--- START STORED DATA ---

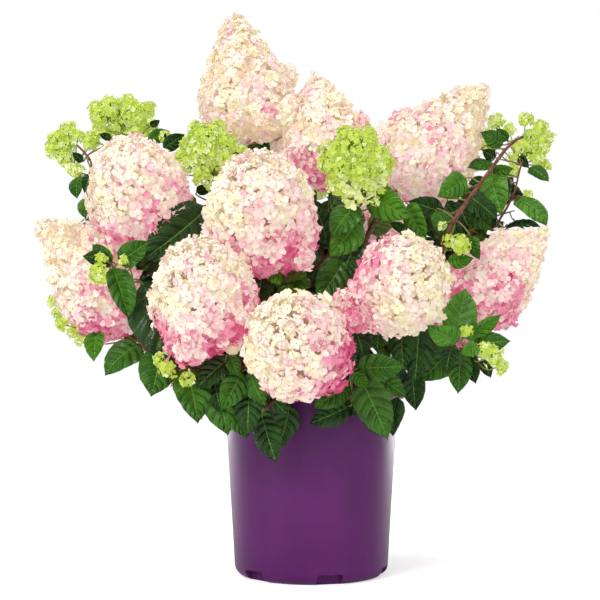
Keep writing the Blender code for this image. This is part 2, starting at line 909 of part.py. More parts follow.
def build_stems_and_leaves(ways, heads, room, parts, finish):
    """All leafy masses: every twig is placed first, so that no leaf meets one."""
    stems = {}
    for cane in CANES:
        lines = mass_lines(cane, ways[cane.name], heads)
        tubes = build_stems(cane, lines, parts)
        stems[cane.name] = (lines, tubes)
        for limb in tubes:
            room.add_limb(cane.name, tree_of(limb))
    for cane in CANES:
        lines, tubes = stems[cane.name]
        leaves = grow_leaves(cane, lines, room, random.Random(cane.seed), parts)
        fused(tubes[0], tubes[1:] + leaves, parts, finish)


def main():
    clear_scene()
    parts = collection("potted_hydrangea")
    cutters = collection("cutters")
    looks = finishes()
    heads = {head.name: head for head in HEADS}
    room = Room(HEADS)
    build_pot(parts, cutters, looks["pot"])
    build_mix(parts, looks["mix"])
    crown = build_crown(parts, looks["bark"])
    room.add_limb("root_crown", tree_of(crown))
    ways = {cane.name: cane_way(cane, heads) for cane in CANES}
    for cane in CANES:
        bough = build_bough(cane, ways[cane.name], parts, looks["bark"])
        room.add_limb(f"bough_{cane.name}", tree_of(bough))
    for head in HEADS:
        panicle = build_head(head, parts, looks[head.tone])
        room.add_limb(head.name, tree_of(panicle))
    build_stems_and_leaves(ways, heads, room, parts, looks["leaf"])
    bpy.context.view_layer.update()


main()
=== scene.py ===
"""A potted panicle hydrangea, dressed for its studio picture.

Canes and twigs grow by the same rule as the solids, carried on to finer twigs. They bear
leaves, open flower cones and young lime heads. Metres, +Z up, front towards -Y.
"""

import logging
import math
from collections.abc import Callable, Sequence
from dataclasses import dataclass, field
from enum import Enum
from functools import cached_property
from typing import Protocol

import bmesh
import bpy
import numpy as np
from bpy.types import ID, Material, Mesh, Node, NodeTree, Object
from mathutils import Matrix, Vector


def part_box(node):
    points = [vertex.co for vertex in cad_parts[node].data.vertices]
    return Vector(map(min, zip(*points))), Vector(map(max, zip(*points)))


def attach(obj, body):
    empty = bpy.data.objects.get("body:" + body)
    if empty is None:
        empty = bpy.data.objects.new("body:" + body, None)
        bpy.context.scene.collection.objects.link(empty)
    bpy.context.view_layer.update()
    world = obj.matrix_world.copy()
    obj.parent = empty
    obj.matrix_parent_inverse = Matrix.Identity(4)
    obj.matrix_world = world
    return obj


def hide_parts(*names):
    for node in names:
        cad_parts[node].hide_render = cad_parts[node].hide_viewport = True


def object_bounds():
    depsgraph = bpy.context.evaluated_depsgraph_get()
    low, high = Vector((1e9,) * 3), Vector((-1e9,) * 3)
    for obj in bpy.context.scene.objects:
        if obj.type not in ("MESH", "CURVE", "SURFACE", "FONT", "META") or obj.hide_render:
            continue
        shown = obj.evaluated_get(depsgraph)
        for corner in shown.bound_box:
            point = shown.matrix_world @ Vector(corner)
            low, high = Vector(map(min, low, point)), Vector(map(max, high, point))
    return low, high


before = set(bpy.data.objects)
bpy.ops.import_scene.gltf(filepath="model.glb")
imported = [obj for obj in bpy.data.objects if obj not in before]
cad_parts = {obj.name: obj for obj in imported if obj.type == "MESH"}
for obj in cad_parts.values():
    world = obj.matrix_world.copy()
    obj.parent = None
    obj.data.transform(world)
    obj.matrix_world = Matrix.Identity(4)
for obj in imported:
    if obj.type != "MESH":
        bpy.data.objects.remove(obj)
CAD_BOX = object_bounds()

log = logging.getLogger("hydrangea")
Array = np.ndarray
Chance = np.random.Generator
UP = np.array((0.0, 0.0, 1.0))
# The turn from each floret to the next that spreads them evenly round a head
GOLDEN = math.pi * (3.0 - math.sqrt(5.0))
# Clearance between a cane and the crown's stub, in metres
GAP = 0.0003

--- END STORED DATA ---

• **WHAT IS NEEDED**: Return the lines from the line with "room = Room(HEADS)" through the line with "if empty is", inclusive, exactly as they stand, and nothing else.

• **RESPONSE TO THIS EXERCISE**:
    room = Room(HEADS)
    build_pot(parts, cutters, looks["pot"])
    build_mix(parts, looks["mix"])
    crown = build_crown(parts, looks["bark"])
    room.add_limb("root_crown", tree_of(crown))
    ways = {cane.name: cane_way(cane, heads) for cane in CANES}
    for cane in CANES:
        bough = build_bough(cane, ways[cane.name], parts, looks["bark"])
        room.add_limb(f"bough_{cane.name}", tree_of(bough))
    for head in HEADS:
        panicle = build_head(head, parts, looks[head.tone])
        room.add_limb(head.name, tree_of(panicle))
    build_stems_and_leaves(ways, heads, room, parts, looks["leaf"])
    bpy.context.view_layer.update()


main()
=== scene.py ===
"""A potted panicle hydrangea, dressed for its studio picture.

Canes and twigs grow by the same rule as the solids, carried on to finer twigs. They bear
leaves, open flower cones and young lime heads. Metres, +Z up, front towards -Y.
"""

import logging
import math
from collections.abc import Callable, Sequence
from dataclasses import dataclass, field
from enum import Enum
from functools import cached_property
from typing import Protocol

import bmesh
import bpy
import numpy as np
from bpy.types import ID, Material, Mesh, Node, NodeTree, Object
from mathutils import Matrix, Vector


def part_box(node):
    points = [vertex.co for vertex in cad_parts[node].data.vertices]
    return Vector(map(min, zip(*points))), Vector(map(max, zip(*points)))


def attach(obj, body):
    empty = bpy.data.objects.get("body:" + body)
    if empty is None:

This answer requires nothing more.